Das Bedürfnis der Menschen mit einer Behinderung nach einem geregelten Tagesablauf, nach dem Kontakt mit den Betreuern, den Stiftsmitarbeitern und den Kollegen, sei jedoch in den vergangenen Wochen deutlich spürbar gewesen, wie auch Bernd Schäufele berichten kann. „Zu Hause wird es mit der Zeit eintönig, der Tagesrhythmus und die Interaktion mit den Arbeitskollegen fehlen. Gerade Menschen mit einer geistigen Behinderung brauchen viel Rückmeldung und Bestätigung. Die Arbeit ist da ein gutes Medium, sich auf etwas anderes als auf sich selbst zu fokussieren. Da bekommt das Thema Arbeit einen hohen und sinnhaften Stellenwert.“
Diesen Ausführungen kann sich Matthias Rueß, Leiter der Christophorus-Werkstatt der Stiftung Haus Lindenhof, nur anschließen. „Ein Großteil ihrer Sozialstruktur findet in der Werkstatt statt. Und In den letzten Wochen wurde der Zustand des Wartens für sie immer schwieriger. Wir haben Rückmeldungen aus den Wohnheimen über Verhaltensauffälligkeiten bekommen. Andere verlieren ihre Tagesstruktur. Auch Angehörige haben sich bei uns gemeldet und für ihre Schützlinge gefragt, wann diese wieder in die Werkstatt kommen dürfen.“
Auch die Christophorus-Werkstatt und die Ostalb-Werkstätten stellt die Einhaltung des Abstandsgebotes
vor bisher ungekannte Schwierigkeiten. Denn laut Corona-Verordnung sollten die Arbeitsgruppen je nach Wohnform gebildet werden. Das sei im regulären Betrieb nicht üblich, wie beide Werkstätten-Leiter bestätigen. Demnach könnten beispielsweise Mitarbeiter, die bei ihrer Familie wohnen, nicht mit jenen zusammenarbeiten, die im Samariterstift oder im Haus Lindenhof eine Unterkunft haben. „Wenn in einem Wohnheim der Virus ausbrechen sollte, kann die Verbreitung sehr schnell gehen. In den Ostalb-Werkstätten haben wir uns daher ein Konzept überlegt und mischen die verschiedenen (Arbeits-)Gruppen nicht.“, führt der Leiter der Ostalb-Werktstätten weiter aus.

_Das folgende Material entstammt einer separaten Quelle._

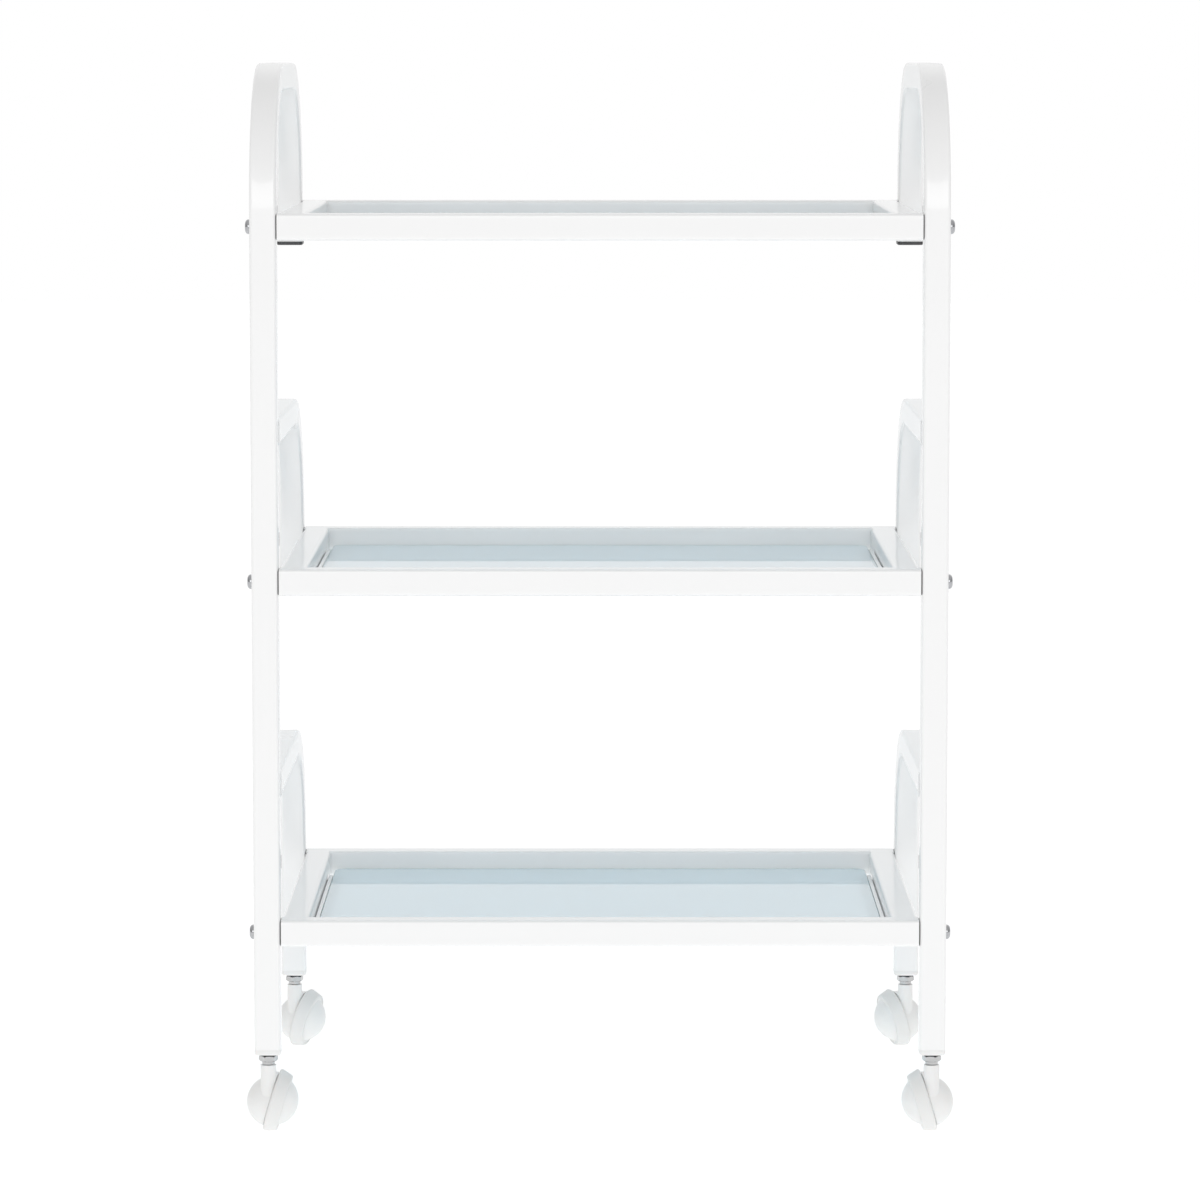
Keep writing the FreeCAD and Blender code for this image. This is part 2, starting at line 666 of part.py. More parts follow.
def along_axle(inboard, distance):
    """Place of something on the axle, this far from the ball's middle, facing along it."""
    turn = axle_turn(inboard)
    return FreeCAD.Placement(turn.multVec(UP * distance), turn)


def hollow_ring(name, gap, start, end):
    """The ring around the axle inside the hub's hollow, this gap clear of the hub."""
    outer = cylinder(name + "_outer", f"tyre_bore - hub_rim - {gap}", f"{end} - ( {start} )",
                     z=amount(start))
    inner = cylinder(name + "_inner", f"hub_boss_radius + {gap}", f"{end} - ( {start} )",
                     z=amount(start))
    return cut(name, outer, inner)


def caster_hood(name, inboard):
    """
    Moulded hood: part of a ball, with the stem's socket and a web behind it. The lower
    part of the socket stands into the hub's hollow.
    """
    stem_x = -inboard * cell("stem_inset")
    stem_y = -cell("trail")
    ball = doc.addObject("Part::Sphere", name + "_ball")
    ball.setExpression("Radius", linked("ball_radius"))
    ball.setExpression("Placement.Base.z", linked("-1 * hood_drop"))
    socket = cylinder(name + "_socket", "socket_radius", "socket_top", stem_x, stem_y)
    socket.setExpression("Height", linked("socket_top") + f" - {BALL_HEIGHT}")
    web = doc.addObject("Part::Box", name + "_web")
    web.setExpression("Length", linked("ball_radius"))
    web.setExpression("Width", linked("web_length"))
    web.setExpression("Height", linked("web_top") + f" - {BALL_HEIGHT}")
    web_x = stem_x if inboard > 0 else stem_x - cell("ball_radius")
    web.Placement.Base = FreeCAD.Vector(web_x, stem_y, 0)
    outside = fused(name + "_outside", [ball, socket, web])

    # The wheel's side is cut away flat, square to the axle.
    beyond = block(name + "_wheel_side", "4 * ball_radius", "4 * ball_radius",
                   "2 * ball_radius")
    corner = FreeCAD.Vector(-2 * cell("ball_radius"), -2 * cell("ball_radius"),
                            amount(HOOD_FACE))
    beyond.setExpression("Placement.Base.x", None)
    beyond.setExpression("Placement.Base.y", None)
    turn = axle_turn(inboard)
    beyond.Placement = FreeCAD.Placement(turn.multVec(corner), turn)
    faced = cut(name + "_faced", outside, beyond)

    stem_bottom = cell("socket_top") - cell("stem_reach") - BALL_HEIGHT
    boss = cylinder(name + "_boss", "socket_radius", "stem_reach + socket_floor",
                    stem_x, stem_y, stem_bottom - cell("socket_floor"))
    room = hollow_ring(name + "_room", "hood_gap", HOOD_FACE + " - hood_gap",
                       WHEEL_FACE + " + hub_hollow_depth - hood_gap")
    room.Placement = FreeCAD.Placement(FreeCAD.Vector(), turn)
    inside = doc.addObject("Part::Common", name + "_inside")
    inside.Base = boss
    inside.Tool = room
    stem_bore = cylinder(name + "_stem_bore", "spigot_radius + spigot_clearance",
                         "stem_reach + collar_gap", stem_x, stem_y,
                         stem_bottom - cell("collar_gap") / 2)
    axle_bore = cylinder(name + "_axle_bore", "axle_radius", "axle_in_hood + ball_radius")
    axle_bore.Placement = along_axle(inboard, -cell("axle_in_hood"))
    return cut(name, fused(name + "_solid", [faced, inside]),
               fused(name + "_bores", [stem_bore, axle_bore]))


def caster_axle(name, inboard):
    axle = cylinder(name, "axle_radius", "axle_in_hood + axle_in_hub")
    axle.Placement = along_axle(inboard, -cell("axle_in_hood"))
    return axle


def wheel_hub(name, inboard):
    """Disc inside the tyre with the dome that completes the ball; hollow on the hood's side."""
    disc = cylinder(name + "_disc", "tyre_bore", "tyre_width",
                    z=amount("wheel_offset - tyre_width / 2"))
    dome = doc.addObject("Part::Sphere", name + "_dome")
    dome.setExpression("Radius", linked("ball_radius"))
    base = amount("wheel_offset + tyre_width / 2") - cell("tyre_edge")
    dome.Angle1 = math.degrees(math.asin(base / cell("ball_radius")))
    bore = cylinder(name + "_bore", "axle_radius + axle_clearance",
                    "axle_in_hub + axle_end_gap + ball_radius", z=-cell("ball_radius"))
    hollow = hollow_ring(name + "_hollow", "0", WHEEL_FACE,
                         WHEEL_FACE + " + hub_hollow_depth")
    hub = cut(name, fused(name + "_body", [disc, dome]), fused(name + "_room", [bore, hollow]))
    hub.Placement = along_axle(inboard, 0)
    return hub


def tyre(name, inboard):
    """Grey-white ring with a cone-shaped tread and round edges, moulded onto the hub."""
    body = new_body(name)
    section = new_sketch(body, name + "_section", "XZ")
    half = cell("tyre_width") / 2
    slope = half * math.tan(TILT)
    bore, tread = cell("tyre_bore"), cell("tyre_radius")
    section.addGeometry([
        line(bore, -half, tread + slope, -half), line(tread + slope, -half, tread - slope, half),
        line(tread - slope, half, bore, half), line(bore, half, bore, -half),
    ], False)
    for side in range(4):
        section.addConstraint(Sketcher.Constraint("Coincident", side, 2, (side + 1) % 4, 1))
    section.addConstraint(Sketcher.Constraint("Horizontal", 0))
    section.addConstraint(Sketcher.Constraint("Horizontal", 2))
    section.addConstraint(Sketcher.Constraint("Vertical", 3))
    hold(section, "DistanceX", 3, 1, "tyre_bore")
    hold(section, "DistanceY", 0, 1, "-1 * tyre_width / 2")
    hold(section, "DistanceY", 2, 1, "tyre_width / 2")
    for point, sign in ((1, "+"), (2, "-")):
        hold(section, "DistanceX", 1, point,
             f"tyre_radius {sign} tyre_width / 2 * tan( wheel_tilt * 1 deg )")
    ring = body.newObject("PartDesign::Revolution", name + "_ring")
    ring.Profile = section
    ring.ReferenceAxis = (section, ["V_Axis"])
    ring.Angle = 360
    doc.recompute()
    rounding = body.newObject("PartDesign::Fillet", name + "_edges")
    tread_edges = []
    for index, edge in enumerate(ring.Shape.Edges, start=1):
        on_circle = hasattr(edge.Curve, "Radius")
        if on_circle and edge.Curve.Radius > bore + SAME_PLACE:
            tread_edges.append(f"Edge{index}")
    rounding.Base = (ring, tread_edges)
    rounding.setExpression("Radius", linked("tyre_edge"))
    body.Placement = along_axle(inboard, cell("wheel_offset"))
    return body


for corner, inboard, x, y, yaw in CORNERS:
    place = caster_place(inboard, x, y, yaw)
    for maker, piece in ((caster_hood, "hood"), (caster_axle, "axle"),
                         (wheel_hub, "wheel_hub"), (tyre, "tyre")):
        name = f"{corner}_{piece}"
        thing = maker(name, inboard)
        thing.Label = name
        thing.Placement = place.multiply(thing.Placement)
        nodes.append(thing)


# ---- check and write --------------------------------------------------------------------

doc.recompute()
for thing in doc.Objects:
    if "Invalid" in thing.State or "Error" in thing.State:
        raise RuntimeError(f"{thing.Label} did not compute: {thing.State}")
os.makedirs("parts", exist_ok=True)
for thing in nodes:
    if thing.Shape.isNull() or not thing.Shape.isValid():
        raise RuntimeError(thing.Label + " has no valid shape")
for thing in nodes:
    thing.Shape.exportStep(f"parts/{thing.Label}.step")
print(len(nodes), "nodes; frame shifted by", round(SHIFT_Y, 3), "ball height",
      round(BALL_HEIGHT, 3))
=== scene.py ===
import json
import math

import bmesh
import bpy
from mathutils import Matrix, Vector


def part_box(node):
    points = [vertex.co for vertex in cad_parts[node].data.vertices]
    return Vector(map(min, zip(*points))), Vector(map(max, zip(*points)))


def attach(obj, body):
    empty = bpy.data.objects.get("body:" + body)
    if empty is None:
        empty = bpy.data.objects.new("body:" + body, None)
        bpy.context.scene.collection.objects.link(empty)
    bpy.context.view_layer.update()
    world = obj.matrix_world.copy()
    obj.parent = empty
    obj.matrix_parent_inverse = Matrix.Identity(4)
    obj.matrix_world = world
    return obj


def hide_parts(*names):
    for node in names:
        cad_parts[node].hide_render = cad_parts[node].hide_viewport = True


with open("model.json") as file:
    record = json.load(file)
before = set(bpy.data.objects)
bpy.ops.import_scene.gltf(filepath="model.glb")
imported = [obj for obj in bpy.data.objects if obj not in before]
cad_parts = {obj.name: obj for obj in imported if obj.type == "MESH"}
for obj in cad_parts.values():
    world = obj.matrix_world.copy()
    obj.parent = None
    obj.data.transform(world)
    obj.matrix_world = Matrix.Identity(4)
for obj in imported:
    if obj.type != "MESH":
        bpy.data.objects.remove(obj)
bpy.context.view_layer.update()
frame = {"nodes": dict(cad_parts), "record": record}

MM = 0.001
record = frame["record"]
joints = {joint["name"]: joint for joint in record["behaviour"]["joints"]}


# ---- camera ----------------------------------------------------------------------------
# The cart is seen square from the front by a long lens a few metres away, held a little
# above the top shelf and tipped down to the middle of the cart.

front_face_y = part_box("left_handle_tube")[0].y
aim_height = 429 * MM
eye_height = 862 * MM
eye_distance = 4200 * MM
aim = Vector((0, front_face_y, aim_height))
eye = Vector((0, front_face_y - eye_distance, eye_height))
camera_data = bpy.data.cameras.new("cart_camera")
camera_data.sensor_width = 36
camera_data.lens = 160.6
camera_data.clip_end = 60
camera = bpy.data.objects.new("cart_camera", camera_data)
camera.location = eye
camera.rotation_euler = (aim - eye).to_track_quat("-Z", "Y").to_euler()
bpy.context.scene.collection.objects.link(camera)
bpy.context.scene.camera = camera


# ---- floor and light ---------------------------------------------------------------------
# A plain white studio floor, lit from below like a light table towards its rim, runs out to
# a white surround. A large softbox stands low in front. The room is brighter behind the cart
# and overhead than at its sides.

floor_radius = 14
near_rim, far_rim = 0.5, 2.6
room_front, room_sides, room_back, room_overhead = 0.44, 0.42, 0.97, 0.27


def node_material(name):
    """A new material with only its principled shader, and a helper that adds nodes to it."""
    material = bpy.data.materials.new(name)
    material.use_nodes = True
    tree = material.node_tree
    shader = tree.nodes["Principled BSDF"]

    def add(kind, **settings):
        node = tree.nodes.new(kind)
        for key, value in settings.items():
            if key in node.inputs:
                node.inputs[key].default_value = value
            else:
                setattr(node, key, value)
        return node

    return material, shader, add, tree.links.new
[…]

In Ellwangen versuche das Haus Lindenhof derzeit, die Christophorus-Werkstatt auf Schulungs- und Nebenräume sowie Lagerzelte auszuweiten. Die Schwierigkeit an dieser Umgestaltung liege allerdings laut Rueß darin, mit den zur Verfügung stehenden Ressourcen auszukommen und trotz des deutlich höheren Betreuungsaufwandes in den Gruppen die Aufgaben in den Bereichen einzelne Betreuung und Bildung nicht zu vernachlässigen. „Wichtig ist, dass die Leute sicher in der Werkstatt arbeiten können. Das ist jetzt eine unserer Kernaufgaben. Aber auch alles, was damit einhergeht, muss weiter funktionieren.“
„Gerade Menschen mit einer geistigen Behinderung brauchen viel Rückmeldung und Bestätigung“, sagt Bernd Schäufele.